» **Raw records**
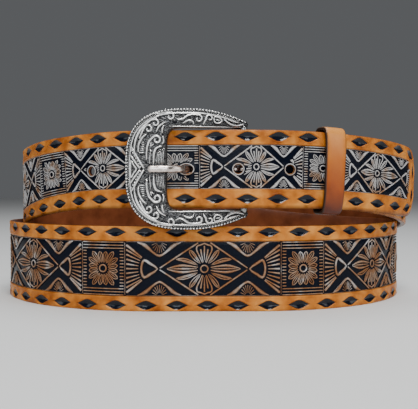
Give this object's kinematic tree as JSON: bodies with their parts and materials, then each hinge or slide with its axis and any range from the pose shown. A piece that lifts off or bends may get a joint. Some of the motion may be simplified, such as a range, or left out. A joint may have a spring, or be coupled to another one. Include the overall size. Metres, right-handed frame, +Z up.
{
  "type": "western belt",
  "caption": "Tooled leather belt with a C-shaped western buckle, buckled and doubled into a two-turn loop that stands on its edge",
  "frame": {"origin": "on the surface that the belt stands on, under the middle of its bounding box", "axes": "+X to the right as seen from the buckle's side, -Y toward the buckle's side, +Z up across the strap"},
  "size_m": [0.23, 0.1368, 0.0995],
  "materials": {
    "leather": "tooled vegetable-tanned leather, tan borders, black dyed ground with rubbed copper highlights",
    "keeper_leather": "smooth glazed tan leather",
    "antique_silver": "engraved, polished on top and blackened in the recesses",
    "polished_metal": "polished, lightly worn",
    "plain_metal": "plain dull metal"
  },
  "bodies": {
    "root": {"strap": "leather", "keeper": "keeper_leather", "buckle_frame": "antique_silver", "prong": "polished_metal", "fold_rivet_1": "plain_metal", "fold_rivet_2": "plain_metal"}
  },
  "joints": []
}
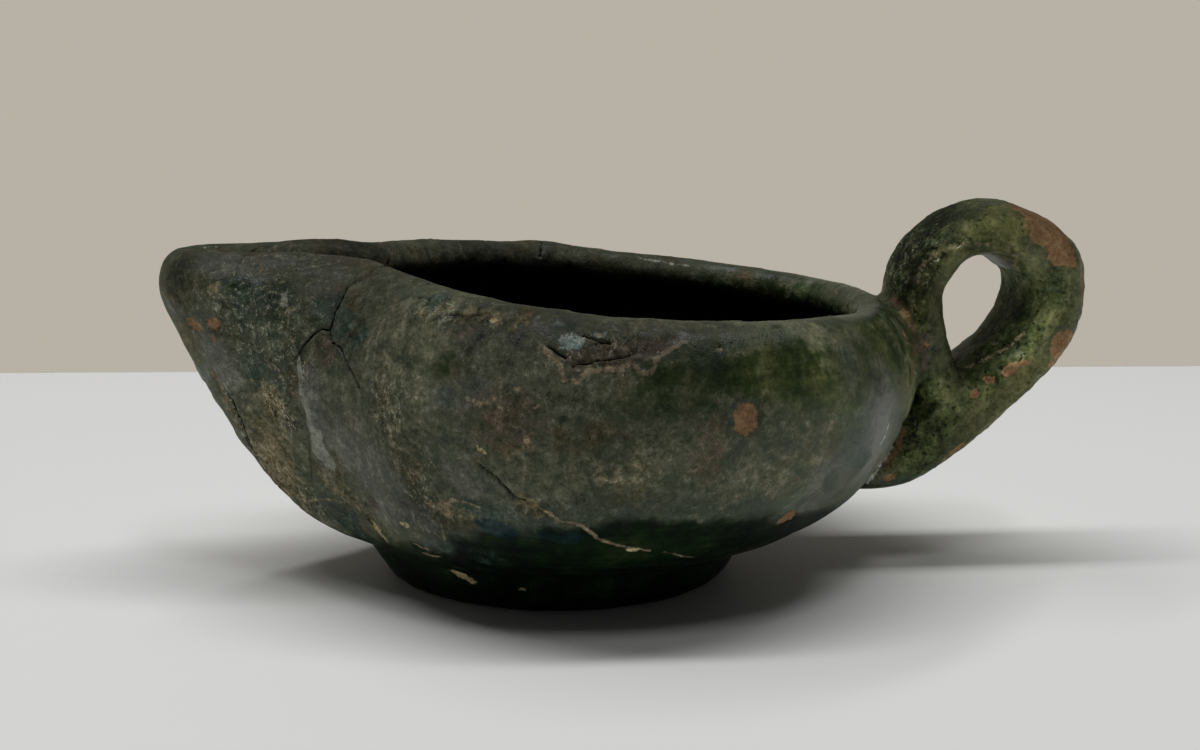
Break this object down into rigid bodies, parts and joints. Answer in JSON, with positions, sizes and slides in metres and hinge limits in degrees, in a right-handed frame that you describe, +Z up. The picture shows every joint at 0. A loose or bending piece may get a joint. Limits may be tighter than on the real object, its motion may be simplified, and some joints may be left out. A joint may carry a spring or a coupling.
{
  "type": "earthenware oil lamp",
  "caption": "Hand-sized earthenware oil lamp in worn green glaze: a round open bowl on a flat foot, its rim pinched into a slotted spout, with a looped strap handle.",
  "frame": {"origin": "centre of the foot's flat underside", "axes": "+X from the foot's centre towards the handle, -X towards the spout, +Z up from the foot's underside"},
  "size_m": [0.125, 0.0816, 0.0495],
  "materials": {
    "glazed_earthenware": "worn dark green glaze over red-brown earthenware, dulled by grey-brown dirt, cracked and chipped"
  },
  "bodies": {
    "root": {"oil_lamp": "glazed_earthenware"}
  },
  "joints": []
}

» **Written exercise**
Reproduce the material in full, with no word added or dropped.

» **Solution below**
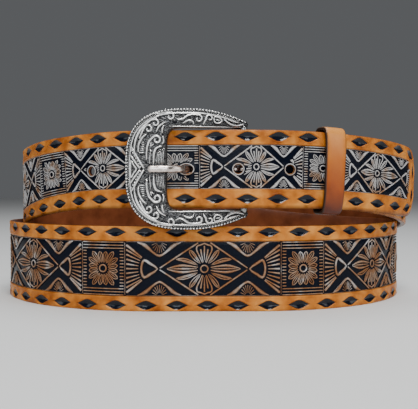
Give this object's kinematic tree as JSON: bodies with their parts and materials, then each hinge or slide with its axis and any range from the pose shown. A piece that lifts off or bends may get a joint. Some of the motion may be simplified, such as a range, or left out. A joint may have a spring, or be coupled to another one. Include the overall size. Metres, right-handed frame, +Z up.
{
  "type": "western belt",
  "caption": "Tooled leather belt with a C-shaped western buckle, buckled and doubled into a two-turn loop that stands on its edge",
  "frame": {"origin": "on the surface that the belt stands on, under the middle of its bounding box", "axes": "+X to the right as seen from the buckle's side, -Y toward the buckle's side, +Z up across the strap"},
  "size_m": [0.23, 0.1368, 0.0995],
  "materials": {
    "leather": "tooled vegetable-tanned leather, tan borders, black dyed ground with rubbed copper highlights",
    "keeper_leather": "smooth glazed tan leather",
    "antique_silver": "engraved, polished on top and blackened in the recesses",
    "polished_metal": "polished, lightly worn",
    "plain_metal": "plain dull metal"
  },
  "bodies": {
    "root": {"strap": "leather", "keeper": "keeper_leather", "buckle_frame": "antique_silver", "prong": "polished_metal", "fold_rivet_1": "plain_metal", "fold_rivet_2": "plain_metal"}
  },
  "joints": []
}
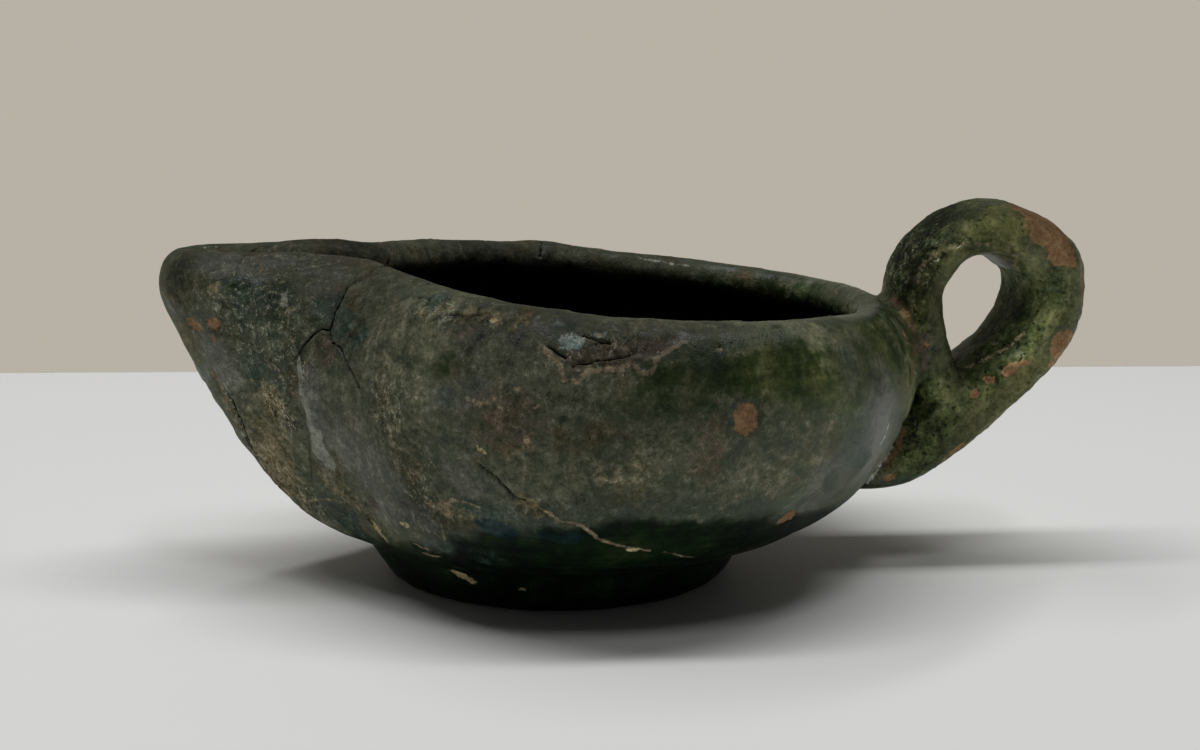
Break this object down into rigid bodies, parts and joints. Answer in JSON, with positions, sizes and slides in metres and hinge limits in degrees, in a right-handed frame that you describe, +Z up. The picture shows every joint at 0. A loose or bending piece may get a joint. Limits may be tighter than on the real object, its motion may be simplified, and some joints may be left out. A joint may carry a spring or a coupling.
{
  "type": "earthenware oil lamp",
  "caption": "Hand-sized earthenware oil lamp in worn green glaze: a round open bowl on a flat foot, its rim pinched into a slotted spout, with a looped strap handle.",
  "frame": {"origin": "centre of the foot's flat underside", "axes": "+X from the foot's centre towards the handle, -X towards the spout, +Z up from the foot's underside"},
  "size_m": [0.125, 0.0816, 0.0495],
  "materials": {
    "glazed_earthenware": "worn dark green glaze over red-brown earthenware, dulled by grey-brown dirt, cracked and chipped"
  },
  "bodies": {
    "root": {"oil_lamp": "glazed_earthenware"}
  },
  "joints": []
}